In our store at moneyblows.com, his legacy abounds in many wonderful Columbia Records. Mitch Miller made a huge impression, as artist and repertoire chief at Columbia (later, CBS Records) for most of the 1950s til the mid 1960s. Significantly, his employer invented the long playing record. For 3 years, he had a television show version of "Sing Along With Mitch."
He had a career any oboe player might envy. As I listen to his many contributions to popular music, whether it's the keening banjos behind the male choruses of "Sing Along" or the rocking celeste on Rosemary Clooney's hit, "C'mon A My House," I can imagine the sensitive ear of a double reed player in the agonizing quest to make a difficult instrument into a voice-like utterance.
In what I suspect is a more indirect influence, many Columbia Records of Ray Conniff and Percy Faith explore the blends of instruments and wordless vocals which have come back into fashion among some of today's big band composers.
In the big picture of things, Mitch Miller demonstrated how popular music was created in the corporate environment.

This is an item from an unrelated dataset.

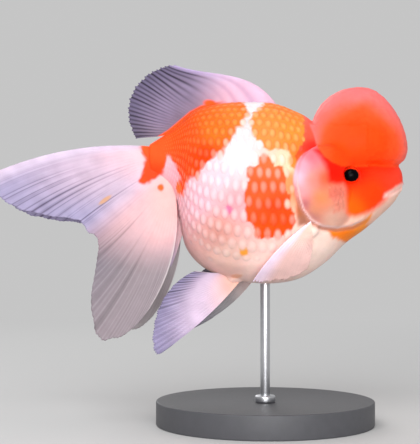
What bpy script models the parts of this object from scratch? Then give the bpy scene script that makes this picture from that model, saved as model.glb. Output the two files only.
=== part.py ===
"""A crown pearlscale goldfish, life size, held as it swims by a plain display stand.

The body is one loft through named stations, parted by thin cuts into head, trunk and tail stalk. The
crown, gill covers, lips, eyes and fins are separate solids that meet it with a small gap. The fins are
fans of curved rays, given a thickness.

Frame: +X is towards the head, +Y is the fish's left side and +Z is up. The origin is the middle of the
stand's foot. Measures in the tables below are in millimetres, from a point SWIM_HEIGHT above the origin.
"""

import math
from collections import namedtuple

import bmesh
import bpy
from mathutils import Matrix, Vector

MM = 0.001
SWIM_HEIGHT = 77.0
GAP = 0.3
SIDES = {"right": -1, "left": 1}

# The body's stations, from the root of the tail to the lips. Each is a slice through the body: the
# place of its top and of its bottom in the middle plane, and half its width.
Station = namedtuple("Station", "top_x top_z bottom_x bottom_z half_width")
STATIONS = {
    "tail_root": Station(-38.3, 15.2, -38.0, 5.6, 3.0),
    "stalk": Station(-32.0, 19.2, -32.3, 1.9, 5.4),
    "vent": Station(-28.1, 22.5, -29.4, -4.1, 9.6),
    "rear_belly": Station(-24.8, 25.3, -28.0, -11.5, 14.8),
    "dorsal_end": Station(-21.1, 27.3, -25.6, -19.6, 19.3),
    "low_belly": Station(-14.2, 28.8, -19.5, -25.8, 23.4),
    "middle": Station(-6.3, 29.3, -8.9, -29.6, 25.4),
    "dorsal_start": Station(2.3, 28.9, 2.3, -30.5, 25.2),
    "shoulder": Station(8.6, 26.8, 11.6, -28.7, 23.6),
    "nape": Station(14.2, 23.7, 19.8, -23.5, 21.0),
    "cheek": Station(18.8, 18.4, 26.1, -17.4, 18.8),
    "eye": Station(25.7, 13.8, 32.7, -12.6, 16.8),
    "face": Station(33.3, 11.4, 38.9, -7.2, 13.6),
    "nose": Station(39.3, 10.5, 42.4, -3.7, 9.4),
    "mouth": Station(43.2, 8.8, 44.6, 0.1, 5.2),
    "lips": Station(45.0, 6.2, 45.2, 2.5, 2.2),
}
BODY_RINGS = 38
BODY_SIDES = 28
FLANK_FULLNESS = 2.25  # exponent of the slices: 2 is an ellipse, more is squarer
LOW_WIDTH = 0.08  # how far the widest level of a slice lies below its middle

NECK_CUT = (17.0, 0.5, 9.7)  # x and z of a point of the cut, and its slant in degrees
STALK_CUT = (-28.7, 9.0, 2.0)
CUTTER_SIZE = 200.0

CROWN_AT = (31.3, 21.0)
CROWN_RADII = (15.5, 17.0, 13.2)
CROWN_SAG = (0.029, 0.027)  # drop in mm for each square mm that a point lies forward or sideways
CROWN_SAG_SKEW = 1.0  # how much more it sags sideways at its rear than at its middle
CROWN_SQUARENESS = 3.0  # exponent of its plan: 2 is an ellipse, more is squarer
CROWN_SWEEP = 0.024  # how far its sides lie back, for each square mm that a point lies sideways
CROWN_SIDES = 22
CROWN_RINGS = 14

EYE_AT = (26.7, 13.9, 4.6)
EYE_RADIUS = 3.3
EYE_SOCKET_GAP = 0.35
EYE_SIDES = 14
EYE_RINGS = 9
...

It's illustrated in this story from another corporate musical creature at Columbia, Teo Macero. Teo reported to Mitch Miller while creating jazz classics such as "Take Five."

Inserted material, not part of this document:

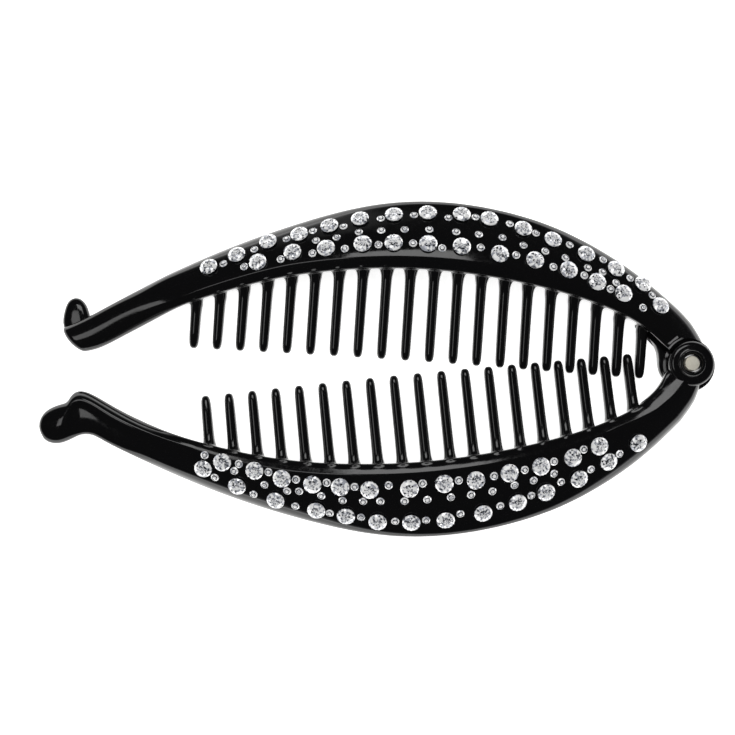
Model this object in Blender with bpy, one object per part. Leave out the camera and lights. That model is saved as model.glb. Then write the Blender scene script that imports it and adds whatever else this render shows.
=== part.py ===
"""Banana hair clip: two curved, toothed arms hinged at one end, their bands set with stones.

The clip lies on its inner side with its arms a little open. Every arm is shaped in its own
frame, in millimetres: the hinge axis at the origin, the arm running along -X and its band
toward +Y, as if the clip were closed. The arm objects then turn about the hinge.
"""

import math
from collections import namedtuple

import bmesh
import bpy
from mathutils import Matrix, Vector
from mathutils.bvhtree import BVHTree

# Driving sizes, in millimetres and degrees
HINGE_X = 69.5
HALF_OPENING = 4.8
BOW_HEIGHT = 5.0
BOW_MIDDLE = 64.0
BOW_HALF_LENGTH = 56.0
WALL = 2.7
FULL_RISE = 7.1
RIM = 1.2
BAND_BULGE = 0.5
# Distances from the band's inner edge, and heights below its crest
CREST = 4.1
STEP_TOP = 2.8
LEDGE_DROP = 0.15
STEP_FOOT = 1.2
STEP_DROP = 2.2
RAIL_DROP = 2.5
EDGE_CHAMFER = 0.35
# A band narrower than this has a narrower ledge and rail too
SLIM_WIDTH = 11.4

TOOTH_PITCH = 5.23
FIRST_TOOTH = 10.8
UPPER_TEETH = 20
TOOTH_REACH = 3.8
TOOTH_BELOW_RAIL = 1.5

EAR_SPLIT = 3.35
EAR_GAP = 0.3
LOW_EAR_RADIUS = 6.0
TOP_EAR_RADIUS = 5.0
EAR_CLEARANCE = 0.9
PIN_RADIUS = 1.65
PIN_GAP = 0.3
RING_RADIUS = 2.9
RING_BORE = 2.25
RING_HEIGHT = 0.5
TALL = 30.0

SPOON_X = -139.0
SPOON_Y = -1.3
SPOON_LENGTH = 13.4
SPOON_WIDTH = 7.8
SPOON_TURN = -14.0

STONE_RADIUS = 2.0
STONE_SEAT_GAP = 0.3
STUD_RADIUS = 0.75
STUD_HEIGHT = 0.6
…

And, while it is quite difficult to gauge the role of artistry in a monolithic corporate environment, there's no mistaking excellence and quality where it appears.
As a baby boomer, born a month after Rosemary Clooney had her breakout hit with Mitch Miller, I had my formative years and ears under the spell of MOR, easy listening music, rife with smooth strings, sparkling tone colors, beautiful voices, songwriting and composing which optimized the America which was an ethnic "melting pot.". By the time Mitch was cajoling everyone to sing along, I like others in my generation were chomping at the bit. Top 40 radio was playing something else. Top 40 radio was advertising freedom from Mitch Miller, who hated rock 'n roll. We may have been rescued by Pat Boone and Marty Robbins, but at least it wasn't our parents' music.
Monday, July 20, 2009
Cronkite shills for Columbia Records
Having invented the Long Playing record, Columbia celebrated its 10th anniversary with this mighty 33 1/3 rpm disc, by making this narrative anthology hosted by another inventor, the "inventor" of the news anchor, Walter Cronkite. The 12-in. record album contains popular and classical excerpts from 1948's Oscar Levant performance of Gershwin's Rhapsody in Blue (Ormandy and Philadelphia Orchestra), all the way to 1957's Firebird Suite (Stravinsky) conducted by Leonard Bernstein with the New York Philharmonic.
This record was likely given out in limited quantities and never issued to the general public. It also includes the popular side of Columbia, from the earliest original cast albums of "Kiss Me, Kate" and "South Pacific" down to 1957 and the then-current stable of artists such as Johnny Mathis, Ray Conniff, Les Elgart and Erroll Garner. Cronkite's classic reading of the continuity script has the familiar ring of history in the making.